The committee prepared for public testimony at executive sessions yesterday and today at which it heard Scott McLeod, the State Department security chief and administrator of the Refugee Relief Act of 1953; Edward J. Corsi, whose ouster as migration adviser to Secretary of State John Foster Dulles brought the whole refugee relief program under scrutiny, and Lieut. Gen. Joseph E. Swing, Commissioner of Immigration and Naturalization.

The committee is studying charges made by Corsi of a complete breakdown in the refugee program and its sabotage by State Department officials. Both Secretary Dulles and program administrator McLeod deny this. The committee will also investigate the dismissal of Corsi. Senator Irving M. Ives, of New York, called on Secretary Dulles today to give the nation “all the facts” in the Corsi affair.

Meanwhile, a prominent Republican Congressman, Rep. Peter Frelinghuysen of New Jersey, in a letter to President Eisenhower, reminded him of Republican Party campaign pledges for revision of immigration legislation.

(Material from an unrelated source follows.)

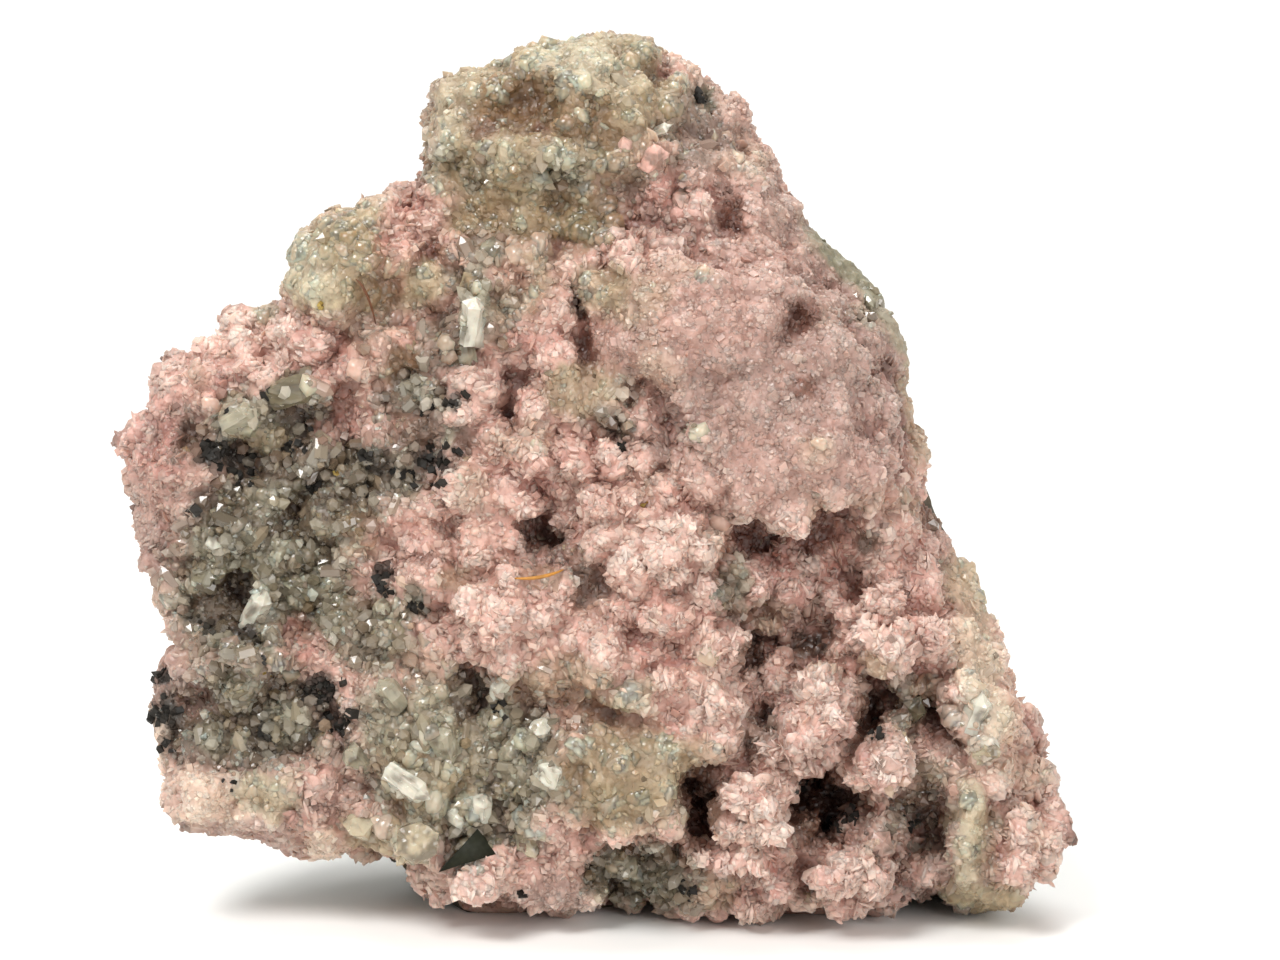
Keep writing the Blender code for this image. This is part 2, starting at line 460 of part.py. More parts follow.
def stone_material():
    mat = bpy.data.materials.new("rhodochrosite_stone")
    mat.use_nodes = True
    bsdf = next(n for n in mat.node_tree.nodes if n.type == "BSDF_PRINCIPLED")
    bsdf.inputs["Base Color"].default_value = (0.62, 0.40, 0.33, 1.0)
    bsdf.inputs["Roughness"].default_value = 0.55
    bsdf.inputs["Metallic"].default_value = 0.0
    return mat


def build():
    clear_scene()
    collection = bpy.data.collections.new("rhodochrosite_specimen")
    bpy.context.scene.collection.children.link(collection)
    face = plate(collection)
    back = rock(collection)
    bm = bmesh.new()
    bm.from_mesh(face.data)
    bm.from_mesh(back.data)
    bpy.data.objects.remove(face, do_unlink=True)
    bpy.data.objects.remove(back, do_unlink=True)
    stone = add_mesh("rhodochrosite_specimen", bm, collection)
    voxel_skin(stone, SKIN_CELL)
    break_flat(stone)
    roughen(stone)
    lean_back(stone)
    hollow_foot(stone)
    voxel_skin(stone, SKIN_CELL)
    thin_out(stone, ROCK_TRIANGLES)
    level_foot(stone, collection)
    crystals(stone, collection)
    tidy(stone)
    centre_on_floor(stone)
    stone.data.materials.clear()
    stone.data.materials.append(stone_material())


build()
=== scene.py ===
"""Looks of the rhodochrosite specimen: crystal crust, quartz, sulfide grains and dark rock."""
import math
from contextlib import contextmanager
from functools import partial

import bmesh
import bpy
import numpy as np
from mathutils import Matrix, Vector
from mathutils.bvhtree import BVHTree


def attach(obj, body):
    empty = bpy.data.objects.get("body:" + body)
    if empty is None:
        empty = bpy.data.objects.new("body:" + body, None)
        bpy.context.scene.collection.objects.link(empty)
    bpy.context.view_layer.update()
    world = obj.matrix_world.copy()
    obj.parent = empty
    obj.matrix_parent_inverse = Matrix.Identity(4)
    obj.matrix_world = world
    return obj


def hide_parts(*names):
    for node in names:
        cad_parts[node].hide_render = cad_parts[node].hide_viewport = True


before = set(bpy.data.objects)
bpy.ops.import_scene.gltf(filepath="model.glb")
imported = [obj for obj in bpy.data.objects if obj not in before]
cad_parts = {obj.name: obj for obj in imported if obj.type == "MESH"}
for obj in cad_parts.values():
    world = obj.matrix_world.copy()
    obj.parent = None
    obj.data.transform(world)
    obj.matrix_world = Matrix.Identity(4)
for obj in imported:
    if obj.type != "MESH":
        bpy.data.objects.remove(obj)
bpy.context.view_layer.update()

MM = 0.001
SEED = 2119
NODE = "rhodochrosite_specimen"

# The crystal face lies in a plane that leans back, with u to the right, w up and d out of it.
LEAN_DEG = 8.0
FACE_ORIGIN = (-0.025, -10.011, 0.0)  # mm, where u = w = d = 0 lies in the frame

# The camera looks square at the face.  PHOTO_* are pixels of the 1280 x 960 photograph.
PHOTO_WIDTH = 1280
PHOTO_CENTRE = (640, 480)
PHOTO_FOOT = (591, 920)               # pixel of u = w = 0
PIXELS_PER_MM = 10.0
LENS = 100.0                          # mm, and the sensor's width
SENSOR = 36.0

WELD = 1e-6                           # m, points of the solid closer than this are one
BROAD_CELL = 0.8                      # mm, skin that takes the broad relief
CRUST_CELL = 0.45                     # mm, skin that takes the fine lumps
ROCK_CELL = 0.6                       # mm, skin of the rock
CRUST_TRIANGLES = 190_000
SLIVER = 0.02                         # mm, edges shorter than this are dissolved
CRUST_BACK = -9.8                     # mm, how far back the crust reaches, and the rock forward
ROCK_FRONT = -2.7
SEAM = (-8.6, -5.6, -3.6)             # mm, depth of the line where they meet: least, mean, most
TINT_LEVEL = 0.77                     # palette colours are as lit; the stone itself is darker
HEAD_SIZE = 4.6                       # mm, rounded heads of the crust and how high they stand
HEAD_HEIGHT = 2.2
GAP_DEPTH = 1.4                       # mm, the gaps between them
LUMP_SIZE = 2.1                       # mm, lumps on the heads, and the fine ones on those
FINE_SIZE = 0.95
ROCK_CHIP = 6.5                       # mm, broad chips of the rock and the small ones on them
SMALL_CHIP = 2.6
BEYOND = 80.0                         # mm, past the specimen whichever way one goes
RAY_START = 60.0                      # mm, well in front of the face
ABOVE_FLOOR = 0.02                    # mm, no crystal reaches lower
WARM_CREASE_SHADE = (170, 96, 84)           # painted shade for the creases in pink stone, and for those in the rest
DULL_CREASE_SHADE = (98, 86, 68)
GLOW_REACH = (1.0, 0.62, 0.5)         # red light goes furthest through the stone
QUARTZ_IOR = 1.54

# Soft lights: name, place in m, height of what they are aimed at, width, power in W.
LIGHTS = [
    ("key", (-0.28, -0.38, 0.55), 0.04, 0.30, 4.0), ("fill", (0.44, -0.60, 0.32), 0.03, 0.50, 3.0),
    ("top", (0.05, 0.10, 0.70), 0.04, 0.45, 2.7),
]
SKY_STRENGTH = 0.38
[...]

He proposed creation of a non-partisan presidential commission to study the administration of the immigration laws. He said the Corsi case underlined the need for such a study to prevent the immigration problem form becoming a “purely political football.”

The Liberal Party of New York also called today for an investigation of the McCarran-Walter Immigration Act and its administration, but proposed a Congressional inquiry.

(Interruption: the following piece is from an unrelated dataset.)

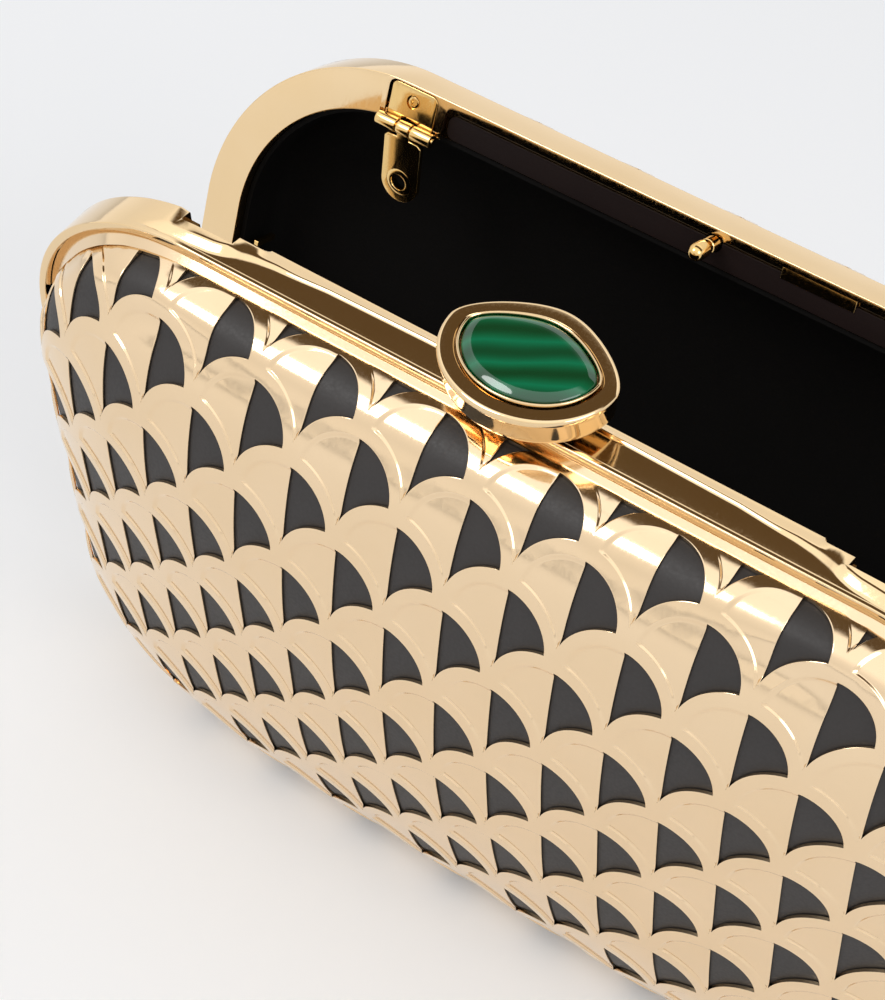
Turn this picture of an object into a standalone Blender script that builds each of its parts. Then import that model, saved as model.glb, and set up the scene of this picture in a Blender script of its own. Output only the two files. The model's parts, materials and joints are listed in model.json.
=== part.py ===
"""Hard evening clutch: two gold half frames hinged along the bottom, each with an
open fish-scale cage over a black leather shell, a stone-set push clasp at the top
and two folding lugs for a chain.

Each half is drawn upright in its own frame: X across, Z up from the bottom hinge
line, Y away from the plane where the halves meet. The front half lies at -Y, the
rear half at +Y. Two empties on the hinge line then lean the halves apart.
"""
import math

import bmesh
import bpy
import numpy as np
from mathutils import Matrix, Vector
from mathutils.geometry import delaunay_2d_cdt

MODEL_NAME = "clutch"

# Case, as seen from the front
CASE_WIDTH = 0.180
CASE_HEIGHT = 0.117
CORNER_RADIUS = 0.0344
OPEN_ANGLE = math.radians(23.7)
REST_LAND_DEPTH = 0.0002

# Ring frames
RING_DEPTH = 0.0069
RING_WALL = 0.00135
FLANGE_WIDTH = 0.0068
FLANGE_THICKNESS = 0.0023
FACE_GAP = 0.00015
FRONT_LIP = 0.0010
FRONT_RECESS = 0.0015
FRONT_RECESS_FLOOR = 0.0014
RECESS_LUG_ROOM = 0.0010
RECESS_CORNER = 0.0036
NOTCH_DROP = 0.0026
NOTCH_DEPTH = 0.0021
REBATE_LUG_ROOM = 0.00185
REBATE_DEPTH = 0.00175
REBATE_LIP = 0.0011
REBATE_CORNER = 0.0015
TONGUE_PROUD = 0.0010

# Domes
CAGE_RISE = 0.0212
CAGE_BASE = 0.0079
CAGE_ROOM = 0.0023
CAGE_THICKNESS = 0.0010
LEATHER_ROOM = 0.0013
LEATHER_RISE_ROOM = 0.0016
LEATHER_THICKNESS = 0.0008
LINING_ROOM = 0.0005
LINING_THICKNESS = 0.0008
LINING_RISE_ROOM = 0.0006
LINING_RIM = 0.0020
SEAT_GAP = 0.0003
CROWN_POWER = 1.6
SHOULDER_POWER = 2.81
SHELL_SHOULDER_POWER = 2.45
OUTLINE_POWER = 4.375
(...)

When he appeared before the committee today, Mr. Corsi is understood to have given facts to substantiate his charge that only 1,000 refugees had actually entered this country under the provisions of the Refugee Relief Act of 1953.

Mr. McLeod told the committee yesterday that as of April 1, some 3,700 refugee visas had been issued and 1.044 refugees had entered the country. He reported that more than 23,000 other visas had been issued to relatives of immigrants already here. About 15,000 in this category, he said, have entered the country.